A great way to break it down is to list all of the online marketing tasks in the following sections: daily, weekly, monthly, quarterly, and yearly. This way, your team can take the simple task list and apply it to their editorial calendar.
Using the sections above, you also want to include a table of ideas for content that will be successful.
For example, if you tell your client to blog every week, you want to give the categories they should be blogging on, and how often they should be covering each category will also determine the nature of your strategic marketing plan.
You can also include a section here that talks about possible and planned collaborations.
A list of “power people” for promotions, guest blogs, and future advertising can be handy for a company.

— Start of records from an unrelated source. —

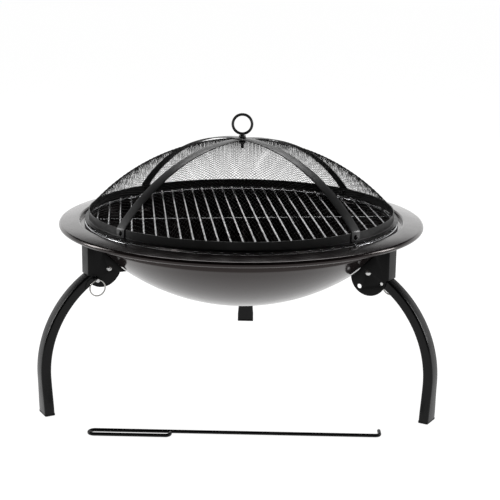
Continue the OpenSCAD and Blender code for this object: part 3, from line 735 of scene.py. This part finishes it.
def make_world():
    """White behind the set and dark in front of it, shown as plain white to the camera."""
    world = bpy.data.worlds.new("studio")
    bpy.context.scene.world = world
    world.use_nodes = True
    tree = world.node_tree
    coords = tree.nodes.new("ShaderNodeTexCoord")
    split = tree.nodes.new("ShaderNodeSeparateXYZ")
    tree.links.new(coords.outputs["Generated"], split.inputs[0])
    behind = map_range(tree, split.outputs["Y"], BACK_RANGE, BACK_LEVELS, "SMOOTHSTEP")
    low = map_range(tree, split.outputs["Z"], HEIGHT_RANGE, HEIGHT_LEVELS, "SMOOTHSTEP")
    glow = tree.nodes.new("ShaderNodeMath")
    glow.operation = "MULTIPLY"
    tree.links.new(behind, glow.inputs[0])
    tree.links.new(low, glow.inputs[1])
    seen = tree.nodes.new("ShaderNodeLightPath")
    level = tree.nodes.new("ShaderNodeMix")
    tree.links.new(seen.outputs["Is Camera Ray"], level.inputs["Factor"])
    tree.links.new(glow.outputs["Value"], level.inputs["A"])
    level.inputs["B"].default_value = 1.0
    tree.links.new(level.outputs["Result"], tree.nodes["Background"].inputs["Color"])


def area_light(name, place, target, size, power):
    data = bpy.data.lights.new(name, "AREA")
    data.shape = "RECTANGLE"
    data.size, data.size_y = size
    data.energy = power
    obj = bpy.data.objects.new(name, data)
    bpy.context.scene.collection.objects.link(obj)
    obj.location = place
    obj.rotation_euler = (Vector(target) - Vector(place)).to_track_quat("-Z", "Y").to_euler()


def make_camera():
    """The camera, placed by yaw, pitch and roll."""
    level = math.cos(CAMERA_PITCH)
    forward = Vector((math.sin(CAMERA_YAW) * level, math.cos(CAMERA_YAW) * level,
                      -math.sin(CAMERA_PITCH)))
    right = Vector((math.cos(CAMERA_YAW), -math.sin(CAMERA_YAW), 0))
    up = right.cross(forward)
    rolled_right = right * math.cos(CAMERA_ROLL) + up * math.sin(CAMERA_ROLL)
    rolled_up = up * math.cos(CAMERA_ROLL) - right * math.sin(CAMERA_ROLL)
    data = bpy.data.cameras.new("camera")
    data.sensor_width = CAMERA_SENSOR
    data.lens = CAMERA_LENS
    camera = bpy.data.objects.new("camera", data)
    bpy.context.scene.collection.objects.link(camera)
    place = (CAMERA_PLACE[0] + AXIS.x, CAMERA_PLACE[1] + AXIS.y, CAMERA_PLACE[2])
    rows = [list(row) for row in zip(rolled_right, rolled_up, -forward, place)]
    camera.matrix_world = Matrix(rows + [[0, 0, 0, 1]])
    bpy.context.scene.camera = camera


make_floor()
make_world()
for light in LIGHTS:
    area_light(*light)
make_camera()
bpy.context.scene.view_settings.view_transform = "Standard"
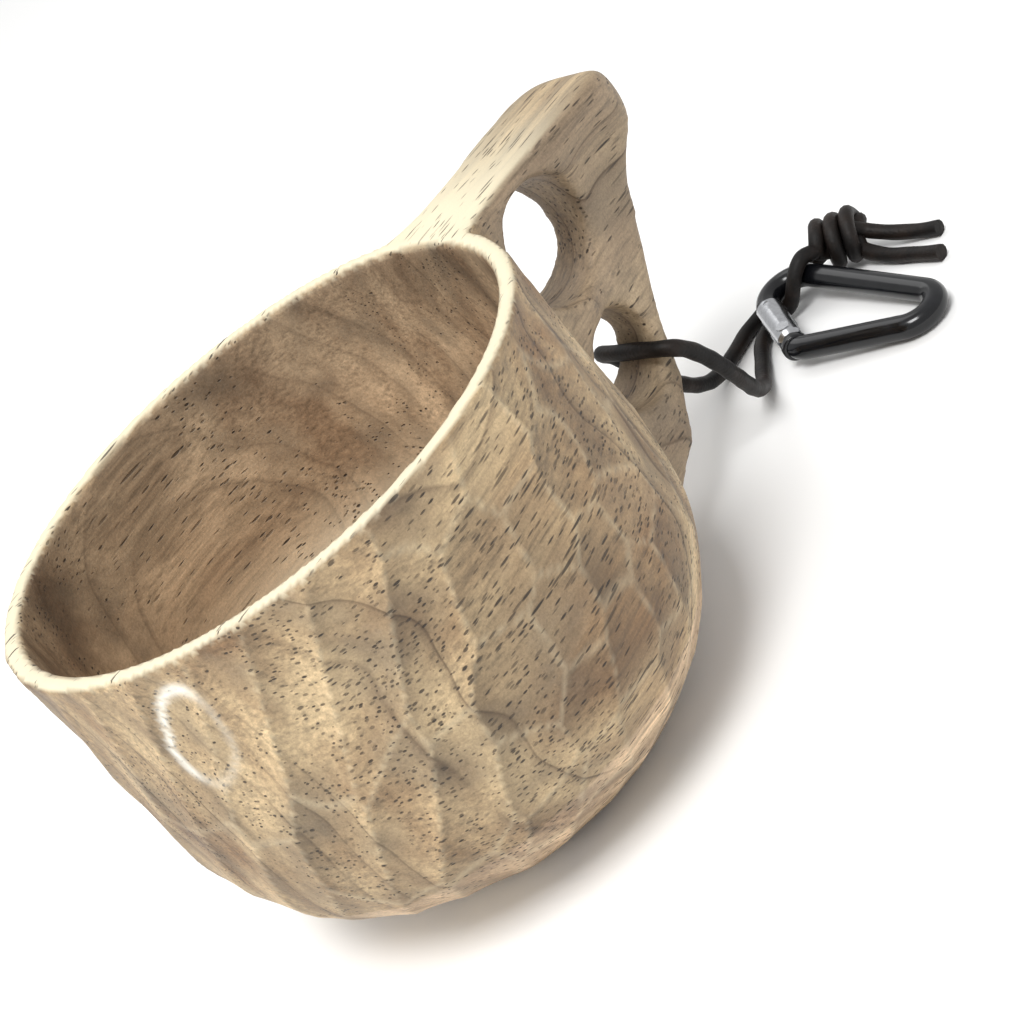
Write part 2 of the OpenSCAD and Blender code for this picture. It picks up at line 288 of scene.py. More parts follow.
    # painted shade and light: a dark and a light wall to each scoop and painted shade inside just under the
    # rim, over a random tone for each stroke
    shadeAndToneGrey = addNode(wood, "MapRange", {"Value": marks["gougeShadeAndTone"], "To Min": 0.52, "To Max": 1.42})
    colour = addNode(wood, "MixRGB", {0: 1.0, 1: colour, 2: shadeAndToneGrey.outputs[0]},
                     blend_type="MULTIPLY").outputs[0]
    # painted highlight along the crests between scoops
    ridgeHighlightShare = addNode(wood, "Math", {0: marks["gougeRidgeHighlight"], 1: 0.22}, operation="MULTIPLY")
    colour = addNode(wood, "MixRGB", {0: ridgeHighlightShare.outputs[0], 1: colour,
                                      2: toLinear(look["ridgeHighlight"])}).outputs[0]
    # pale rim and handle top: sanded wood, with a painted highlight on the up-facing faces
    rimSandedAndLitShare = addNode(wood, "Math", {0: marks["rimSandedAndLit"], 1: 0.86}, operation="MULTIPLY")
    colour = addNode(wood, "MixRGB", {0: rimSandedAndLitShare.outputs[0], 1: colour,
                                      2: toLinear(look["rim"])}).outputs[0]
    bandPaint = addNode(wood, "Math", {0: marks["paleBandTone"], 1: 0.8}, operation="MULTIPLY")
    colour = addNode(wood, "MixRGB", {0: bandPaint.outputs[0], 1: colour,
                                      2: toLinear(look["paleBand"])}).outputs[0]
    poreShare = addNode(wood, "Math", {0: allPores, 1: 0.94}, operation="MULTIPLY")
    colour = addNode(wood, "MixRGB", {0: poreShare.outputs[0], 1: colour,
                                      2: toLinear(look["pore"])}).outputs[0]
    # painted highlight: a white oval outline near the rim
    colour = addNode(wood, "MixRGB", {0: marks["ovalHighlightEdge"], 1: colour,
                                      2: toLinear(look["ovalHighlightColour"])}).outputs[0]
    plug(wood, colour, shader.inputs["Base Color"])

    gloss = addNode(wood, "MapRange", {"Value": fibres, "From Min": 0.3, "From Max": 0.7,
                                       "To Min": 0.5, "To Max": 0.66})
    plug(wood, gloss.outputs[0], shader.inputs["Roughness"])

    # relief: pores 0.2 mm deep, fibres raised 0.05 mm
    rough = addNode(wood, "Math", {0: fibres, 1: 0.5}, operation="MULTIPLY")
    grit = addNode(wood, "Math", {0: speckle, 1: 0.35, 2: rough.outputs[0]}, operation="MULTIPLY_ADD")
    pitted = addNode(wood, "Math", {0: allPores, 1: -1.0, 2: grit.outputs[0]}, operation="MULTIPLY_ADD")
    relief = addNode(wood, "Bump", {"Height": pitted.outputs[0], "Strength": 0.75, "Distance": 0.00022})
    plug(wood, relief.outputs[0], shader.inputs["Normal"])
    shader.inputs["IOR"].default_value = 1.5
    return wood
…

This is to have to refer to when they need help promoting a service or product.
10) Follow Up: Constant Reviewing Will Do Wonders for Your Strategic Marketing Plan
In a nutshell, the key to a good strategic marketing plan is constantly measuring how far you have come and filling the loopholes.
For the entirety of the plan, you need to keep in mind the nature of your company's business. As soon as your plan strays away from the business's basic requirements, it ceases to be a good business plan.
Given that you are aware of your company's intricacies and what kind of promotion it demands, you are sure to end up with a good business strategic marketing plan.
Numbers are important when it comes to gauging the efficacy of any business plan. Hence, make sure you have the data to weigh the outcome of the efforts. If a particular plan fails to give a solid output in numbers, it is not a good plan.
Hence, it doesn’t matter how good your plan looks on screen. It would help if you weighed it based on the output it gives. As soon as you see the output faltering, you’ll do good to examine where the problem lies meticulously.
After all, a marketing plan might appear flawless on paper, yet, its efficiency can only be examined after it is implemented.
Hence, constant reviewing on whether or not your plan is meeting the objectives comes in handy. It helps you make changes to a plan before it's too late, and the strategy is beyond repair.